Be Careful With Those Hard Drive Cables

by James Duncan Davidson

Quite a few people I know are using external drives to hold their Lightroom databases and images on. I'm one of them. With many of my shoots pushing the 50GB of data mark, and with over half a TB of imagery that's survived at least a few passes of culling, being able to use external drives to transport and work on my images has become de rigor. The best part about using external drives is that you can start your edits on your laptop, then plug into a more powerful desktop machine and do color corrections or print out contact sheets on a large display with 4 or more CPU cores to help out.

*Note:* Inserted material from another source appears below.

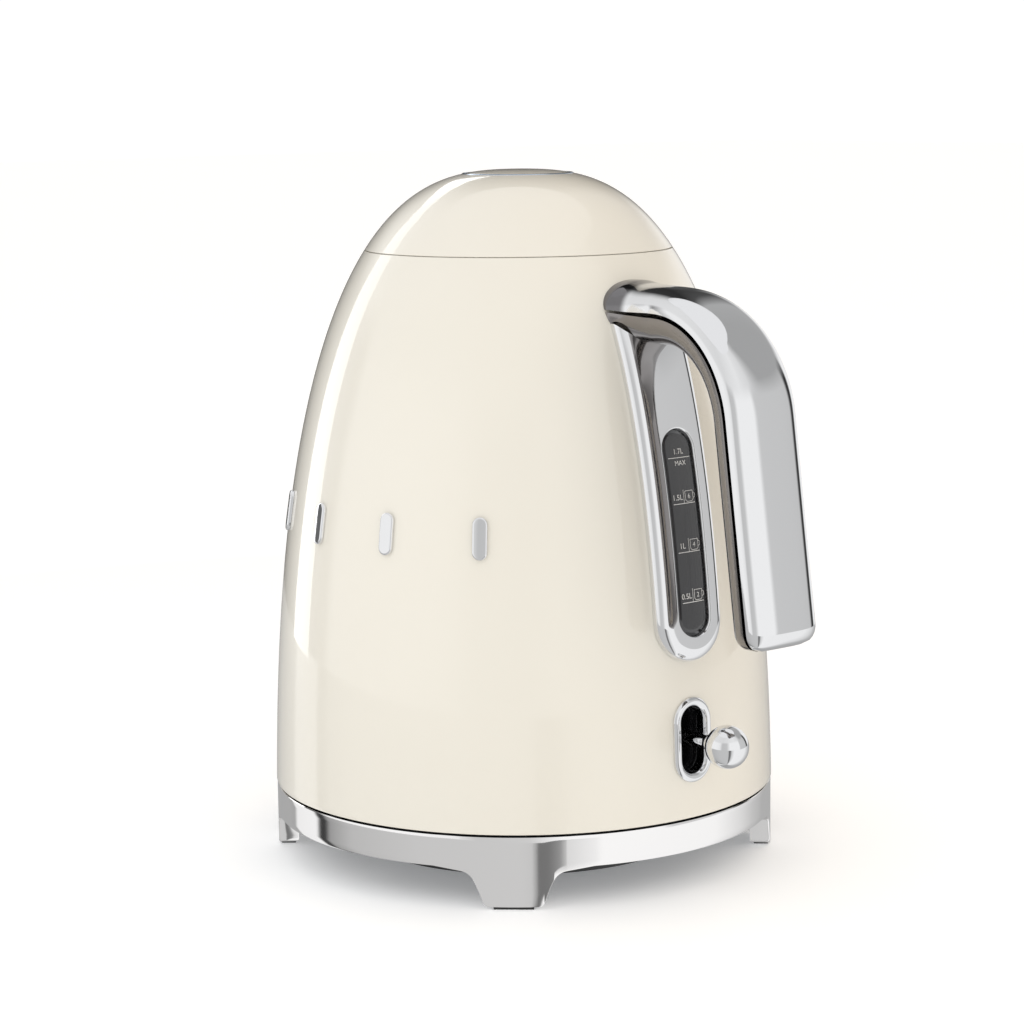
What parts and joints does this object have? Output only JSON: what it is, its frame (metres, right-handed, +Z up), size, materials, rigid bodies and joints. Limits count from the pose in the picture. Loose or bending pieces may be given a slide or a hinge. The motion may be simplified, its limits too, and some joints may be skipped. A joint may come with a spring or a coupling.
{
  "type": "electric kettle",
  "caption": "Bullet-shaped enamelled electric kettle with a bright arched handle, a strip water gauge, a ball-ended switch lever and a domed lid, standing on a round cordless power base.",
  "frame": {"origin": "on the ground, at the vertical axis of the round power base and of the kettle's body", "axes": "+Z up; +X towards the handle, the water gauge and the switch lever; the spout points along -X; Y across the kettle"},
  "size_m": [0.2226, 0.1744, 0.2364],
  "materials": {
    "enamel": "gloss",
    "chrome": "polished",
    "steel": "satin",
    "black_plastic": "satin",
    "grey_plastic": "matte",
    "smoked": "gloss",
    "white_print": "matte",
    "rubber": "matte",
    "silicone": "matte",
    "aluminium": "cast",
    "brass": "machined"
  },
  "bodies": {
    "base": {"base_skirt": "steel", "foot_pads": "rubber", "base_top_plate": "black_plastic", "base_bottom_cover": "black_plastic", "cord_winder_hub": "black_plastic", "cord_winder_flange": "black_plastic", "cord_gland": "rubber", "base_screws": "steel", "base_plug": "black_plastic", "plug_ring_contact": "brass", "plug_inner_contact": "brass", "plug_earth_pin": "steel"},
    "socket": {"kettle_socket": "black_plastic"},
    "kettle": {"spout": "chrome", "body_shell": "enamel", "bottom_housing": "black_plastic", "thermostat_control": "grey_plastic", "socket_collar": "black_plastic", "bimetal_discs": "brass", "control_studs": "steel", "heating_plate": "steel", "floor_seal": "silicone", "diffuser_plate": "aluminium", "heating_element": "aluminium", "steam_tube": "grey_plastic", "steam_tube_seal": "silicone", "switch_bezel": "chrome", "switch_recess": "black_plastic", "lever_pin": "steel", "lever_bracket": "grey_plastic", "gauge_surround": "chrome", "gauge_window": "smoked", "gauge_seal": "silicone", "gauge_marks": "white_print", "handle_grip": "chrome", "handle_inner_cover": "chrome", "handle_bracket": "steel", "handle_screws": "steel", "neck_collar": "steel", "hinge_bracket": "steel", "hinge_pin": "steel", "filter_rails": "grey_plastic", "side_studs": "chrome"},
    "lever": {"switch_lever": "black_plastic", "lever_stem": "chrome", "lever_knob": "chrome"},
    "filter": {"filter_frame": "grey_plastic", "filter_mesh": "steel"},
    "lid": {"lid_shell": "enamel", "lid_ring": "chrome", "lid_liner": "steel", "lid_seal": "silicone", "latch_housing": "grey_plastic", "lid_hinge_arms": "steel", "button_spring": "steel"},
    "button": {"lid_button": "enamel"},
    "bolt": {"latch_bolt": "grey_plastic"}
  },
  "joints": [
    {"name": "lift_off", "type": "slide", "parent": "base", "child": "socket", "axis": [0, 0, 1], "range_m": [0, 0.05]},
    {"name": "swivel", "type": "hinge", "parent": "socket", "child": "kettle", "pos_m": [0, 0, 0.03], "axis": [0, 0, 1], "continuous": true},
    {"name": "lid_hinge", "type": "hinge", "parent": "kettle", "child": "lid", "pos_m": [0.0512, 0, 0.2012], "axis": [0, 1, 0], "range_deg": [0, 70]},
    {"name": "switch_rock", "type": "hinge", "parent": "kettle", "child": "lever", "pos_m": [0.05, 0, 0.0517], "axis": [0, -1, 0], "range_deg": [-11, 11]},
    {"name": "filter_pull", "type": "slide", "parent": "kettle", "child": "filter", "axis": [1, 0, 0], "range_m": [0, 0.012]},
    {"name": "button_press", "type": "slide", "parent": "lid", "child": "button", "axis": [0, 0, -1], "range_m": [0, 0.003], "stiffness_N_per_m": 400, "springref_m": -0.002, "deforming": ["button_spring"]},
    {"name": "bolt_draw", "type": "slide", "parent": "lid", "child": "bolt", "axis": [1, 0, 0], "range_m": [0, 0.0024]}
  ],
  "couplings": [
    {"joint": "bolt_draw", "follows": "button_press", "ratio": 0.8}
  ]
}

However, there's a dark side to using external hard drives. The cables. Firewire and USB cables are easy to connect and disconnect, and that's the rub. They're quick to set up, but they are also somewhat sensitive to being knocked around and accidently coming undone. You don't typically notice this much when you are using a desktop or using a portable drive with a laptop for a few minutes. But when you sit down for a few hours with your laptop and a portable drive hooked up, its so very easy to jiggle the cable loose as you move the laptop around, especially when you move it off of your laptop and onto a table so you can take a break.

Inevitably, as you move the connections around, the plugs loosen up and then all it takes is one bump and your hard drive comes unplugged. At that point, at least on my Mac, you'll get a dialog box letting you know that a volume was not properly ejected. That's not the bad part however. In a minute or two, maybe less, Lightroom will try to access the database and then put up a warning saying that the database is corrupted or the like. At that point, the old PacMan game over jingle might as well be playing.

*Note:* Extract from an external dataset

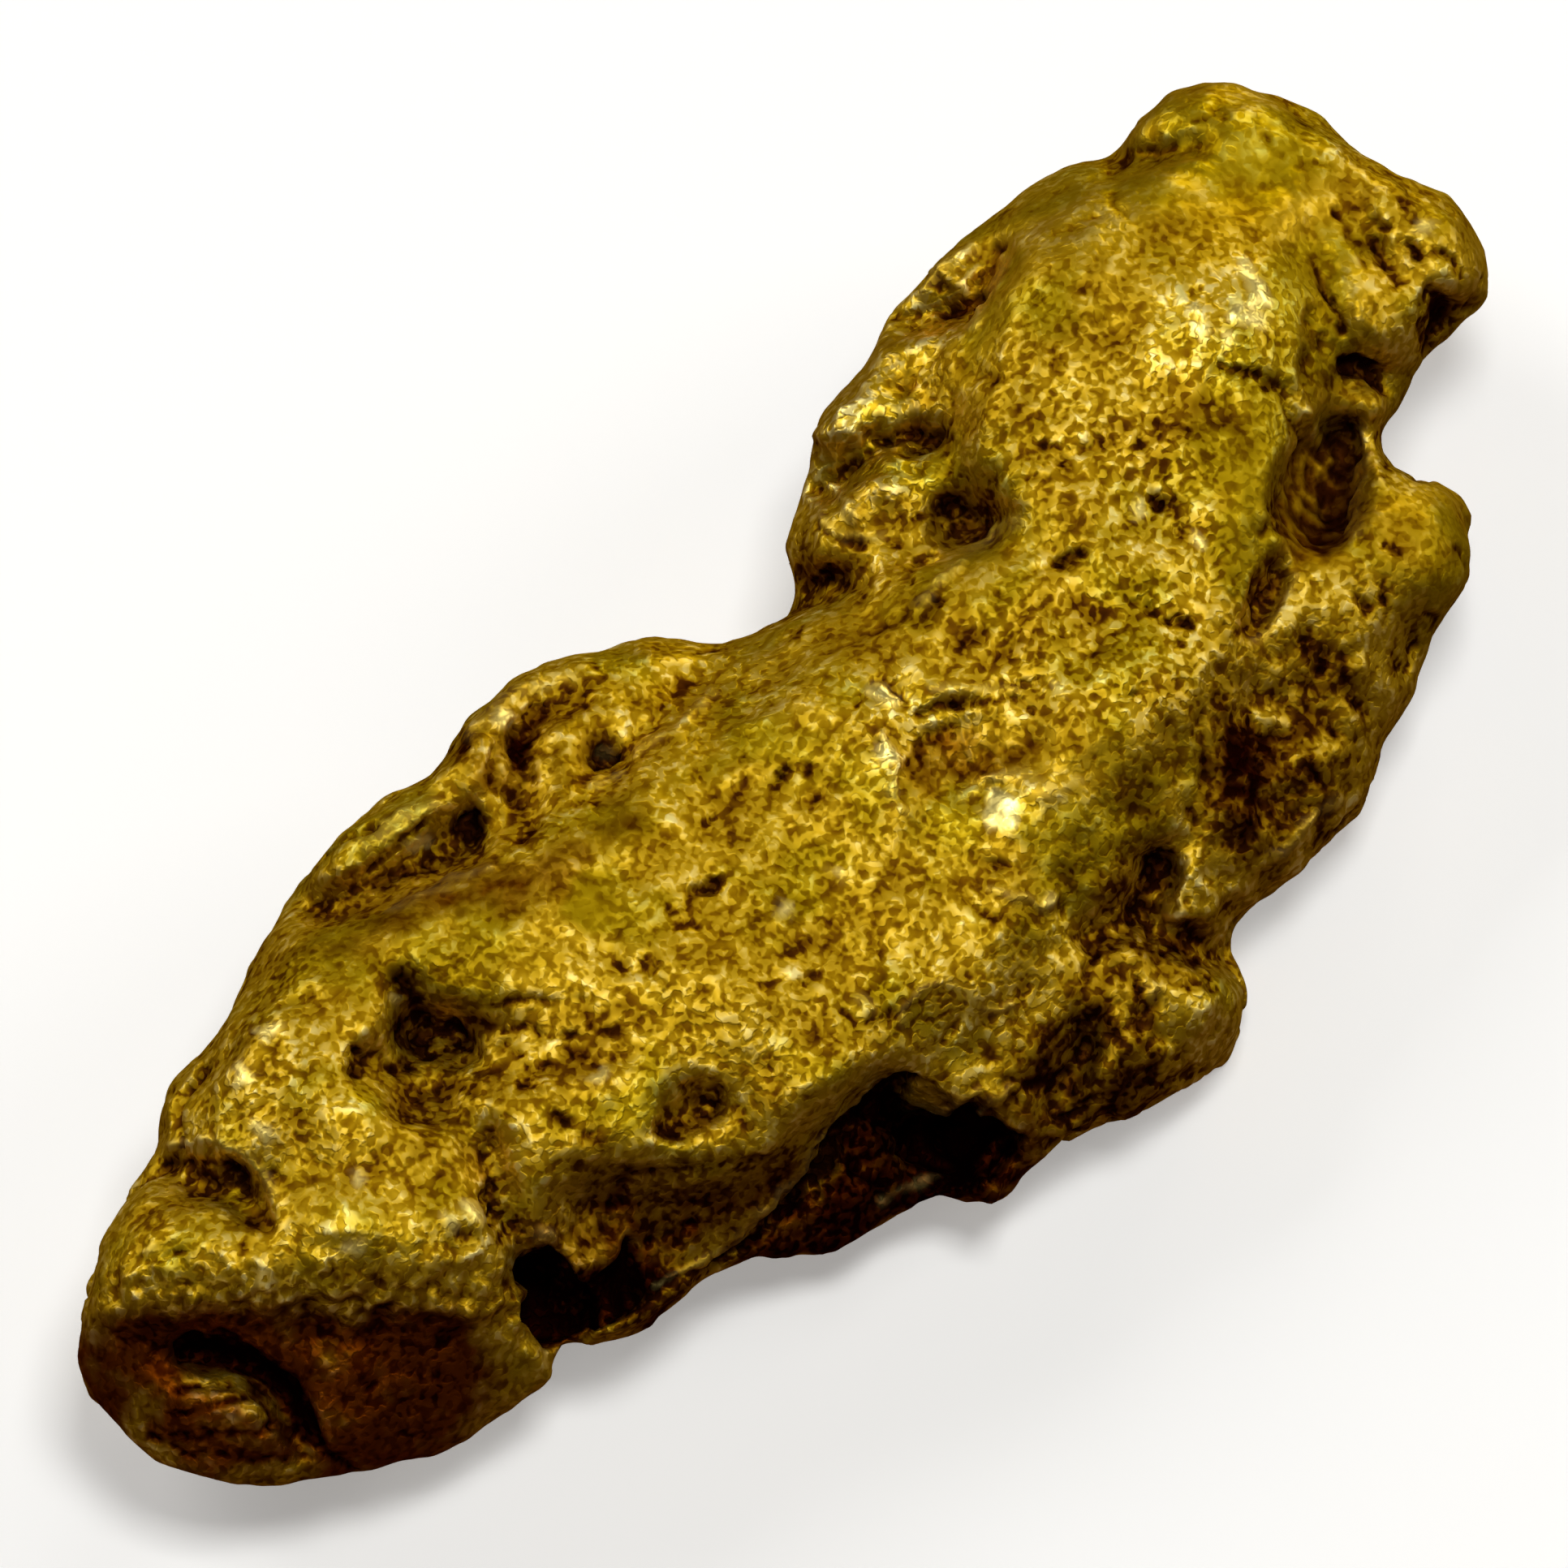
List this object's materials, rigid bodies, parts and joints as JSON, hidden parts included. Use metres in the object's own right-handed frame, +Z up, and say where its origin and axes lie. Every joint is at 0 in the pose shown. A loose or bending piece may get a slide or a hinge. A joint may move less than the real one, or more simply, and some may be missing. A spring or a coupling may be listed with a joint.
{
  "type": "gold nugget",
  "caption": "Long, lumpy natural gold nugget with a blunt end, a folded head, side lobes, pits, an undercut flank and worn patches underneath that it rests on.",
  "frame": {"origin": "centre of the nugget's bounding box, on the surface that it rests on", "axes": "+X along the nugget towards the folded head, +Y across it towards the side with the finger-like lobes, +Z up from the worn patches that it rests on"},
  "size_m": [0.019, 0.0078, 0.0036],
  "materials": {
    "native_gold": "water-worn native gold: fine hammered grain, satin on the high places, dark brown stain in the pits and folds"
  },
  "bodies": {
    "root": {"gold_nugget": "native_gold"}
  },
  "joints": []
}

If it sounds like I'm speaking from personal experience, that's because I am. It's happened to me a couple of times. The first time, I was mad at the computer. The second time, I was mad at the cable. The third time, which actually just happened earlier today, I was mad with myself. Luckilly, I've got Lightroom set up to make a backup of its database every time I start it up. So, I haven't lost much in the way of work. But, I always worry about the time when I've been working for five hours straight and something like this happens. And, I worry about the majority of people out there that don't have the SQLite mojo to attempt a manual database recovery.

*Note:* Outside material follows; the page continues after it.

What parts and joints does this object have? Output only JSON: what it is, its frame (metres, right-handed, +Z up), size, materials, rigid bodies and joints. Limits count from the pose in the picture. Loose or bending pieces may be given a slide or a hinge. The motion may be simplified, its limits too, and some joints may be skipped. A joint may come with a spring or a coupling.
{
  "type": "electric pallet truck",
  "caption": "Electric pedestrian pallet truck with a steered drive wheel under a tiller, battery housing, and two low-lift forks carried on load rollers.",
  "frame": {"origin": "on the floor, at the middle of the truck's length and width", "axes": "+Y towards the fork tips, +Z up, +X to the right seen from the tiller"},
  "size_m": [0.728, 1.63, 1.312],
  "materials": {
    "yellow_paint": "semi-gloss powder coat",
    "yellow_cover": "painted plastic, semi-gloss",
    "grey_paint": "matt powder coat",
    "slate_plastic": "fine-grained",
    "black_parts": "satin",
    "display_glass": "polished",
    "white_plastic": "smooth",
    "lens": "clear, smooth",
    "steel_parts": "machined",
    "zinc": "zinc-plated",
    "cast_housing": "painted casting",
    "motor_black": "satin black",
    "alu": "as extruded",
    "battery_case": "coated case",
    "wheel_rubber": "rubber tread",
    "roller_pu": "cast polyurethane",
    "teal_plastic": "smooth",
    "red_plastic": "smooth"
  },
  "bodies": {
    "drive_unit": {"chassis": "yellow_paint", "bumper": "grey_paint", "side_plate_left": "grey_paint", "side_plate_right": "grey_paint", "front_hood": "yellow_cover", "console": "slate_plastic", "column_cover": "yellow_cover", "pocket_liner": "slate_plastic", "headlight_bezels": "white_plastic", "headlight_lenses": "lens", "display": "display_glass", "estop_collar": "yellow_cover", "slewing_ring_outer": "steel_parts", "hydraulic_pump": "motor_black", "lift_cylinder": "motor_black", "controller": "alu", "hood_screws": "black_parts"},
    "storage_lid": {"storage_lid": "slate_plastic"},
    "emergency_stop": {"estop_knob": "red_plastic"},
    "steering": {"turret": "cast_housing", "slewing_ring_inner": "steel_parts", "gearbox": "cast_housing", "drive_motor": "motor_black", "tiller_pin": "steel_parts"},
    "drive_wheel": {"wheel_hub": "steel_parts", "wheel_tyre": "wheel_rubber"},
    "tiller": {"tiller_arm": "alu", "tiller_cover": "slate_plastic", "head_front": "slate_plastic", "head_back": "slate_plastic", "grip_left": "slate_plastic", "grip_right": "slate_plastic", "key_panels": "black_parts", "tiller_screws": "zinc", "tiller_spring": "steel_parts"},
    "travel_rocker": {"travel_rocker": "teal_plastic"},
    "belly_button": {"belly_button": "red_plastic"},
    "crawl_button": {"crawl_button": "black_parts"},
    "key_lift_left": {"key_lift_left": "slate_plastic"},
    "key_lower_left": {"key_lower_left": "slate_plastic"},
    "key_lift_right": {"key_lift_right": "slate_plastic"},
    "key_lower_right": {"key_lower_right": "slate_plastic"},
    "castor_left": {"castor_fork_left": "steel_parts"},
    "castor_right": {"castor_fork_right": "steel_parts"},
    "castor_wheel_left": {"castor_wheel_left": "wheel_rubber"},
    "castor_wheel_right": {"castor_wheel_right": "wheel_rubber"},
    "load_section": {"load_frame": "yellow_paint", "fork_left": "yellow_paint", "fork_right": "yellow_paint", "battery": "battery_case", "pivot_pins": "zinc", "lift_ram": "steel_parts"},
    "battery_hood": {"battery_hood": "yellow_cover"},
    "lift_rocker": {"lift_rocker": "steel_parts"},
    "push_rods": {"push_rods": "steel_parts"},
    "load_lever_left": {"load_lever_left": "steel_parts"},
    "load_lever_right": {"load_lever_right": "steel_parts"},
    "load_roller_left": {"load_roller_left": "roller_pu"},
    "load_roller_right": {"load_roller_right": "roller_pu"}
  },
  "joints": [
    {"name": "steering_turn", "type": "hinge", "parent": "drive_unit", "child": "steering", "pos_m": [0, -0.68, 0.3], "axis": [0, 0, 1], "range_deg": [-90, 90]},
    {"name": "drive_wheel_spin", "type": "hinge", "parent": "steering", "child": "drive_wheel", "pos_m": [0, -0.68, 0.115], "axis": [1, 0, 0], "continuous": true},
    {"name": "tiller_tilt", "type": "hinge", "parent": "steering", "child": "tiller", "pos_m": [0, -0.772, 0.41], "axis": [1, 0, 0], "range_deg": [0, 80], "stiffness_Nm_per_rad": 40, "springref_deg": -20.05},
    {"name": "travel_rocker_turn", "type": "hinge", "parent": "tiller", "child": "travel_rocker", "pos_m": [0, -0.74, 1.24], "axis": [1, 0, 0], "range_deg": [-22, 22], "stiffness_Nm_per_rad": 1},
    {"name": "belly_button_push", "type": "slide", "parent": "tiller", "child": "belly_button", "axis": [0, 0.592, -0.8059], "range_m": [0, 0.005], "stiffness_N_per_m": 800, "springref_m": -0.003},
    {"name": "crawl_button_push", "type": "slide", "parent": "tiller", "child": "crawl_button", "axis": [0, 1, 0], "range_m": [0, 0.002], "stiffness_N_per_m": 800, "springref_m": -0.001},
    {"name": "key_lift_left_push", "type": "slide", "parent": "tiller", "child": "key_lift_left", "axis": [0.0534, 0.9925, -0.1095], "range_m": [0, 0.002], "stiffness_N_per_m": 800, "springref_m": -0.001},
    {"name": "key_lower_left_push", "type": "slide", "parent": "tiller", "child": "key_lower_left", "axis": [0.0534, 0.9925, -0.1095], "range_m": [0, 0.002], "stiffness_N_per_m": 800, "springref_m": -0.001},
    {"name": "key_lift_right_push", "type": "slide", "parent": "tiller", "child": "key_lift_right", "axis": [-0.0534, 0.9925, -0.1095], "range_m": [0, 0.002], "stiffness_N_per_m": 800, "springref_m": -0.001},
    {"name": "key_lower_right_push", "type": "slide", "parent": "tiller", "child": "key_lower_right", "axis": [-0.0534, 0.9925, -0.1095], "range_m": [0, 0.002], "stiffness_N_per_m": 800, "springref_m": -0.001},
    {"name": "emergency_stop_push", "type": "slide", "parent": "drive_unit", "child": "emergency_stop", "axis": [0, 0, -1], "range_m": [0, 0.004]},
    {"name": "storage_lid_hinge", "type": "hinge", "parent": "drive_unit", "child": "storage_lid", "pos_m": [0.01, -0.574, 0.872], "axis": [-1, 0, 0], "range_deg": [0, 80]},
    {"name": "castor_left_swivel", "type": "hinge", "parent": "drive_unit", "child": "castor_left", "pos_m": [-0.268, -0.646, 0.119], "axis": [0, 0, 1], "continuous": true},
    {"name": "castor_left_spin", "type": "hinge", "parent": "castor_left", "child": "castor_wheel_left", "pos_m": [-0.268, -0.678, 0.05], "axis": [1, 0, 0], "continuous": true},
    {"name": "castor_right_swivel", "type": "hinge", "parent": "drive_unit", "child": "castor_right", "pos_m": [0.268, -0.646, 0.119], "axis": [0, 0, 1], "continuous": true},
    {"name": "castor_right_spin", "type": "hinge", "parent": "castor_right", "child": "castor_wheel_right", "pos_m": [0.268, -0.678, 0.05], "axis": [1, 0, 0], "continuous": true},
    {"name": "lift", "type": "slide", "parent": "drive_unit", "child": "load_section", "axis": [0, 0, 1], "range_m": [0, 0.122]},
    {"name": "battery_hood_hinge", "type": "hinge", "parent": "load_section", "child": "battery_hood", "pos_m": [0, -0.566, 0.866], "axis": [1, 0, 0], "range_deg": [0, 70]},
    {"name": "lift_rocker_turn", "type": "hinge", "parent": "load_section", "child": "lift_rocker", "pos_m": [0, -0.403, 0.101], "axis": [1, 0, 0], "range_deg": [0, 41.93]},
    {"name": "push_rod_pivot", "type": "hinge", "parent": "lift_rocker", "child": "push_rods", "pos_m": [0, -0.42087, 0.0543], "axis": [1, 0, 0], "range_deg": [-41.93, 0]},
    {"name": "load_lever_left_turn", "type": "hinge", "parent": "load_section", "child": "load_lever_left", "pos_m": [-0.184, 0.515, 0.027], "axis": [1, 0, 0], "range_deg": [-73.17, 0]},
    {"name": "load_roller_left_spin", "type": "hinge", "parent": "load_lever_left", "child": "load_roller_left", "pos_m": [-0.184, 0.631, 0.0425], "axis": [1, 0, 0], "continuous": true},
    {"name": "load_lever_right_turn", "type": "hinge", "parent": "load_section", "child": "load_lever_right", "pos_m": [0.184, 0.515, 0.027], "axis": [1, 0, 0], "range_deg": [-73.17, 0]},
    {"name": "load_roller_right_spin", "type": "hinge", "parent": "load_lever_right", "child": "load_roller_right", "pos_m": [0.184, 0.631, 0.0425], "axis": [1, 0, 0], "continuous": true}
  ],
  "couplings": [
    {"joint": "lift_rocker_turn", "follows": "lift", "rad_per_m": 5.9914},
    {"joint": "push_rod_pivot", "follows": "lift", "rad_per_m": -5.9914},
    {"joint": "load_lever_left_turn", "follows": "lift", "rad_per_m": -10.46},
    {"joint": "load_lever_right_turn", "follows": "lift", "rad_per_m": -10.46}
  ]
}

Be careful with those cords. It's a bumpy world out there.

2 Comments

Andrew
2007-05-23 19:55:21
You said when your firewire drive becomes disconnected, Lightroom will try to access the database and then put up a warning saying that the database is corrupted. Why would it say it's corrupted? I haven't had this happen... yet, but I find it strange that it would get corrupted just because of this. Shouldn't it just say it can' t find the photos and maybe you'll get the question mark on the top right of each photo, yet the database is still fine? Let me know, because I'm not one to try first hand on purpose.
Duncan Davidson
2007-05-23 22:23:59
I believe the error message goes something like "The database is corrupted or cannot be found". In any case, when you attache the drive back, the database registers as corrupted. One thing to clarify, this is what happens when you put the database itself on the external drive along with the photos. If you simply removed a disk containing photos, but your library was on your internal hard drive, you'd never see this problem. Of course, then you couldn't use your library easily on a seperate machine.